Some changes are necessary because the current behavior is buggy and hard to maintain.

Using UNIONed queries in INSERT ... ON DUPLICATE

In the INSERT ... ON DUPLICATE statement, it is currently possible to update the current row (the row that was attempted to be inserted but turned out to be a duplicate) based on column values from the query expression and from the current row itself. There are however restrictions on the query expression. If this is a grouped query, it is not possible to use columns from the query expression.

However, it is possible to use a query expression that is a UNION. But if we analyze this further, we see that values are taken only from the first part of the UNION, so this feature is clearly not working.

If we compare this statement to the SQL standard MERGE statement, we see that MERGE is using a single table as update source. Our implementation of INSERT can be considered to be an extension to this, since we allow joined tables and UNIONed queries. Notice though that the standard is not severely limiting, since it is possible to use a derived table as the single table.

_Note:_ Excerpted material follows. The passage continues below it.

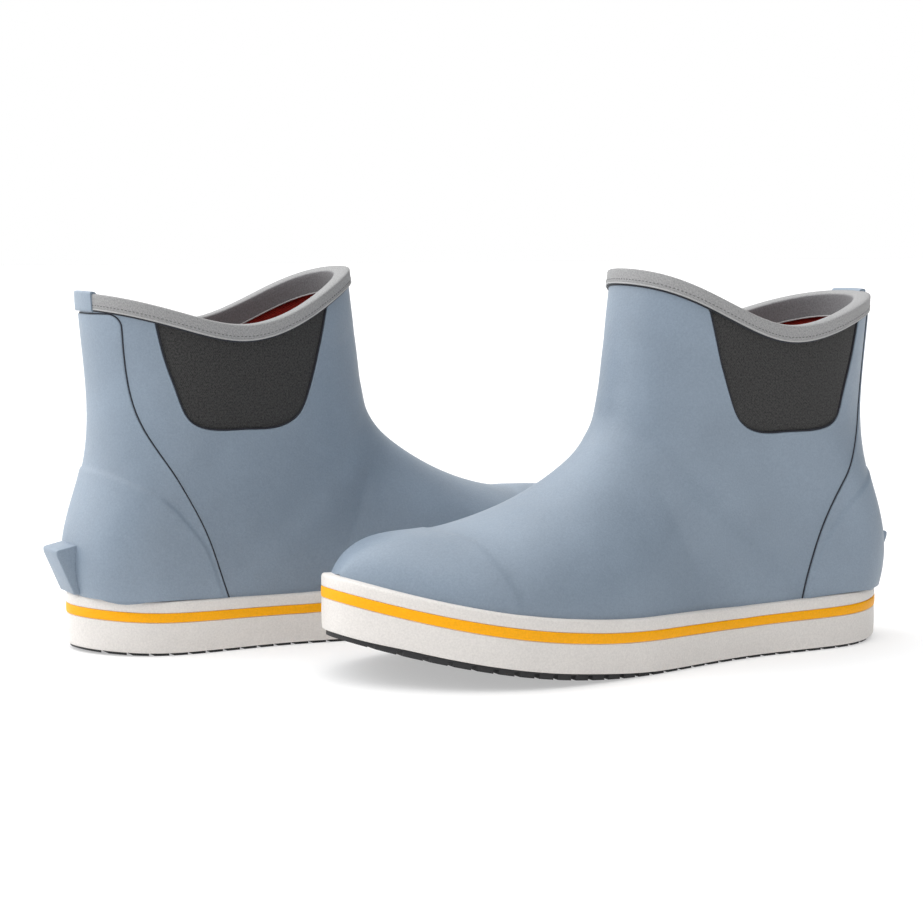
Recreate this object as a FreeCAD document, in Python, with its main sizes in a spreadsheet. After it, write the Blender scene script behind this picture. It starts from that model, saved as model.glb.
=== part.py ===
import FreeCAD, Part
import math
import os

import Sketcher  # noqa: F401  registers the sketch object type

V = FreeCAD.Vector

# A pair of ankle-high deck boots that stand side by side, toes pointing opposite ways.
# One boot is drawn in its own frame: x from the heel (0) to the toe, y to the outer side
# of the foot, z up from the floor. The left boot is that boot turned about z, and the
# right boot is its mirror image. +X of the pair is the way the right boot points.

DIMENSIONS = {
    # sole
    "sole_length": 300.0,
    "ball_width": 112.7,
    "heel_width": 81.0,
    "toe_spring": 21.4,
    "spring_start": 156.5,
    "heel_bevel": 1.3,
    "heel_bevel_length": 44.0,
    "tread_depth": 3.0,
    "tread_inset": 2.0,
    "groove_pitch": 9.0,
    "groove_width": 2.4,
    "groove_depth": 2.2,
    "tread_gap": 0.1,
    "outsole_core_bottom": -0.6,
    "outsole_top": 2.5,
    "midsole_top": 10.0,
    "board_bottom": 10.3,
    "board_top": 12.1,
    "footbed_bottom": 12.6,
    "footbed_top": 17.4,
    "core_inset": 4.8,
    "board_inset": 11.5,
    "footbed_inset": 13.0,
    "room_inset": 11.2,
    "room_top": 24.0,
    "shank_length": 96.0,
    "shank_width": 18.0,
    "shank_thickness": 1.4,
    "shank_start": 76.0,
    "shank_gap": 0.2,
    "shank_sink": 0.1,
    "rivet_radius": 2.25,
    # foxing, the rubber strip round the sole
    "foxing_heel": 23.9,
    "foxing_waist": 22.1,
    "foxing_ball": 24.5,
    "foxing_toe": 24.6,
    "foxing_wall": 4.5,
    "foxing_overhang": 2.5,
    "stripe_drop": 0.235,
    "stripe_share": 0.2,
    "stripe_depth": 0.85,
    "stripe_proud": 0.25,
    "stripe_floor": 0.75,
    "stripe_gap": 0.05,
    # layers of the upper, measured inwards from its outer surface
    "shell_thickness": 2.6,
    "stiffener_out": 2.7,
    "stiffener_in": 3.5,
    "lining_out": 3.6,
    "lining_in": 5.4,
    "lining_bottom": 18.2,
    "gore_out": 0.3,
    "gore_in": 2.4,
    "gore_gap": 0.25,
    "overlay_out": -0.9,
    "overlay_in": -0.1,
    "overlay_gap": 0.2,
    "overlay_corner": 3.0,
    "layer_gap": 0.15,
    "inner_slimming": 1.3,
    "toe_puff_start": 236.0,
    "heel_counter_end": 62.0,
    "heel_counter_top": 74.0,
    # collar binding, back tab and kick tab
    "binding_height": 7.5,
    "binding_thickness": 1.3,
    "tab_thickness": 0.8,
    "tab_width": 24.0,
    "tab_height": 9.0,
    "kick_width": 20.0,
    "kick_reach": 9.5,
    "kick_top": 50.0,
    "kick_foot": 28.5,
    "kick_round": 1.6,
    "kick_root": 8.0,
    "kick_lip": 4.0,
    "kick_toe": 1.0,
    "notch_drop": 8.0,
    # places of the two boots
    "row_shift_x": 187.2,
    "row_shift_y": 69.0,
    "row_middle_y": 0.8,
    "half_span": 90.0,
}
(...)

It turns out that we can quite easily continue to use the extension of supporting a joined table. However, supporting UNIONed tables is incompatible with how we resolve column names and will no longer be supported. Thus we implement the following rules for what query expressions to allow to accept columns from:

a single table (which may be a derived table)
a join over multiple tables
DISTINCT queries

If one needs to take values from grouped queries or UNIONed tables, it will be necessary to specify this as a derived table and use a simple selection from that derived table.

There is an implementation restriction for this: The grouped queries use a temporary table to evaluate their input, but resolving the columns used in the ON DUPLICATE part is against the base tables. Likewise, the UNION queries would resolve against only the first query block specified in the UNION, and nit against any subsequent ones. Thus, when updating the rows, updated column values would be taken from some arbitrary data in the input table buffers. It is possible to fix this, but we think it is better to encourage rewriting the query using a derived table instead.

The behavioral change is thus that column values from a UNION cannot be used to specify update operations in INSERT ... ON DUPLICATE. The suggested replacement is to wrap the UNION query expression inside a derived table.

Class Reprepare_observer used for all DML queries

This class was previously used only for SELECT statements, multi-table statements and subqueries. In order to make all DML operations behave consistently, the class will now be enabled for single-table operations as well.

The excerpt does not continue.